From the same article above, we read,

Morgan Stanley's Wieseman and Greenlaw said they are getting "closer to calling the peak in the unemployment rate." Still, the unemployment rate could bounce higher again if workers who dropped out of the job hunt are encouraged enough to jump back in.

In other words, if a lot of people believe that the job market is opening up again, and they actually start looking for work again, then the unemployment figures will "bounce higher again." Why? Simply because the official figures do not really count all the unemployed; they merely count those who are actively looking for work.

Trouble in the Eurozone

The recent default of Dubai World is having a huge but hidden effect upon the rest of the world. Dubai is probably the main source of the derivatives market, and so their default will affect many other countries.

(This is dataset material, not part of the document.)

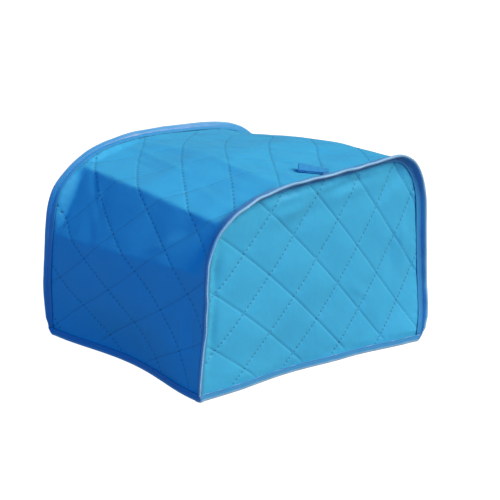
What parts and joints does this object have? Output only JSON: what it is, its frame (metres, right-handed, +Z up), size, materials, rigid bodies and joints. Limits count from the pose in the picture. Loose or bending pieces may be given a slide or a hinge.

Then there is Greece, Portugal, and Spain, all of which are in or near default. They call this "sovereign default," when nations default on their loan payments.

America, too, is going to have to cough up $3 Trillion in payments on its short-term debt this year. There is not enough production in the entire economy to do that. The Fed will have to default or create still more trillions out of thin air.

This economic problem is not going away, nor can it be resolved by throwing more new money at it. New money merely creates more debt. While that policy may solve the problem in the short term, it only increases the problem long term. Of course, they are hoping that postponing the problem will give the economy time to turn around before the ship hits the ice berg.

Most nations have been postponing the problem by quick fixes and by "stimuluus" programs that only make things worse long term. No one recognizes the 10-ton elephant in the living room. It is the fact that the Treasury must BORROW money from the Fed in order to maintain a supply of money in circulation, instead of issuing Treasury Notes that are debt free.

Until we repeal the Federal Reserve Act and give back the power to create money to the Congress, the problem will only get worse, the private bankers will only get richer, and the people will be left impoverished in their own land.